Here’s the latest reminder that if you’re ever tempted to quote Martin Luther King Jr. to defend your own behavior, don’t.
Aaron Rodgers, the currently-embattled Green Bay Packers franchise quarterback, is exhibit A. Rodgers, you’ll remember, will miss the Packers’ Nov. 7 game against the Kansas City Chiefs because he tested positive for Covid-19. The positive Covid test itself is NBD; the NFL is a contact sport and has put protocols in place because it expects some players to come in contact with the virus. The issue is that Rodgers either lied or wasn’t exactly forthcoming about his vaccination status, which has been the talk of the league all week.
From the Minneapolis Star Tribune:
“Aaron Rodgers was asked in late August by a member of the Packers media whether he was vaccinated. In that moment, there were three truthful ways to answer: Yes, I’m vaccinated (and, if he wanted to, here’s why). No, I’m not vaccinated (and, if he wanted to, here’s why).
I believe that’s a personal/medical decision, and I’m not going to answer...Rodgers answered the question as if he was saying yes, when really the answer is no.”
After his deception was uncovered by the NFL and the media earlier this week, Rodgers stayed as quiet as a church mouse lost in an empty Lambeau Field. In hindsight, that was the best thing he could’ve done, but instead he gave an interview to The Pat McAfee Show and immediately chose violence. He blamed the “woke mob” for the controversy and said media reporting on his vaccination status was a witch hunt, according to this SB Nation story on the interview (which also gives an amazing breakdown of Rodgers’ various attempts to explain that he’s not an anti-vaxxer while also explaining that that’s exactly what he is.)

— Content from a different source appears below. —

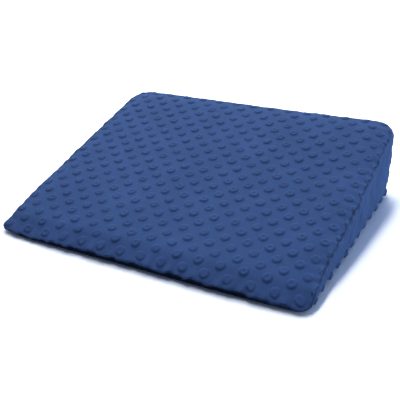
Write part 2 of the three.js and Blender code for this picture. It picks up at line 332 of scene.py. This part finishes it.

But the interview’s low point is when Rodgers goes full-on Civil Rights martyr, something that’s becoming increasingly, oddly common among people who refuse to be vaccinated for a virus that’s disproportionately killing nonwhite and lower-income people.
From the Daily Beast:
“You have a moral obligation to object to unjust rules and rules that make no sense,” Rogers said, in the process misquoting MLK, who wrote in a 1963 letter from the Birmingham, Alabama jail, “One has not only a legal, but a moral responsibility to obey just laws. Conversely, one has a moral responsibility to disobey unjust laws.” There is no “law” requiring NFL players to get vaccinated, nor is there a league-wide vaccine mandate. There are, however, COVID protocols that all unvaccinated players must follow.”
It’s worth noting that King wrote his Letter from a Birmingham Jail in 1963, while he was essentially a political prisoner, jailed for leading a nonviolent protest of American Apartheid. He was not, in fact, choosing to not play professional football because he refused to get a shot.